The Bouteflika regime is itself engaged in a battle for supremacy with le pouvoir, as Algerians call the security and intelligence apparatus, with the ultimate prize being control over Algeria's oil and gas revenues. Entelis argues that the reactionary forces within le pouvoir have recently gained the upper hand. Meanwhile, Algeria's ruling elite seems more divorced than ever from Algeria's restive public. Deeply fearful of the domino effect of the Arab Spring, the regime sided with Muammar al-Qaddafi during the Libyan civil war, and was the last country in the region to recognize Libya's National Transition Council, rendering its "revolutionary" credentials yet more threadbare. Secular and Islamist opponents have called on Bouteflika to replace his current prime minister in advance of parliamentary elections this May. But Entelis says that he doesn't expect either evolutionary or revolutionary change. Algeria has tried both, and both failed.

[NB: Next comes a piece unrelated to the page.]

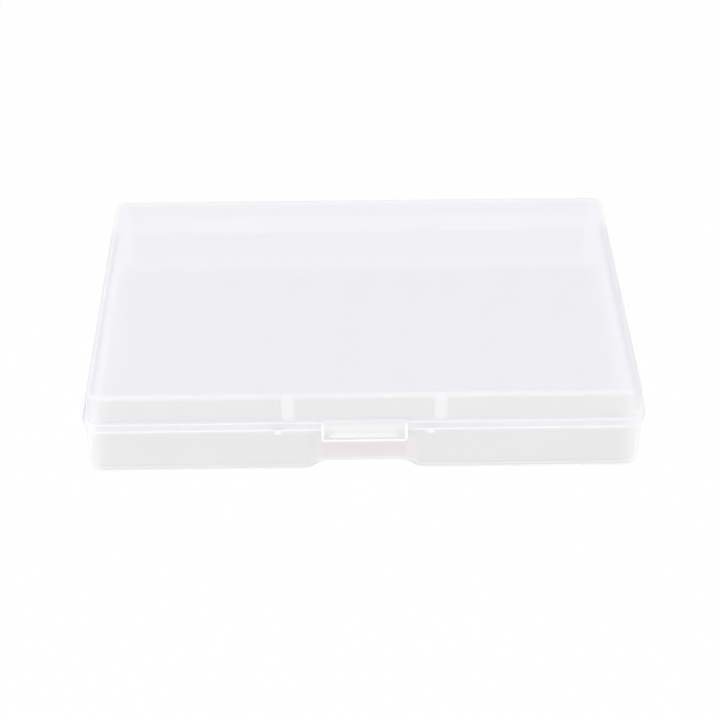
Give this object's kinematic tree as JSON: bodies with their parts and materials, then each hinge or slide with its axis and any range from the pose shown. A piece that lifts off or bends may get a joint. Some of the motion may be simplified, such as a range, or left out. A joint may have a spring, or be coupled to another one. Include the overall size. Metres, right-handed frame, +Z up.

Algeria's story reminds us of the danger of looking at events categorically. Because the same grievances have given rise to protest across the Arab world, and because that protest has taken a very similar form from one country to the next, we tend to expect the outcomes to resemble each other as well. But they won't, because different histories have shaped different political cultures in each of these places. Algeria also forces us to recognize the weight of the past. History is not destiny: Had the military chosen not to step in, Algeria might well have groped its way to democracy. Turkey went one way, Algeria another. But history shapes expectations and fears, conditions the response to new events. All of us, whether we know it or not, carry our past within ourselves.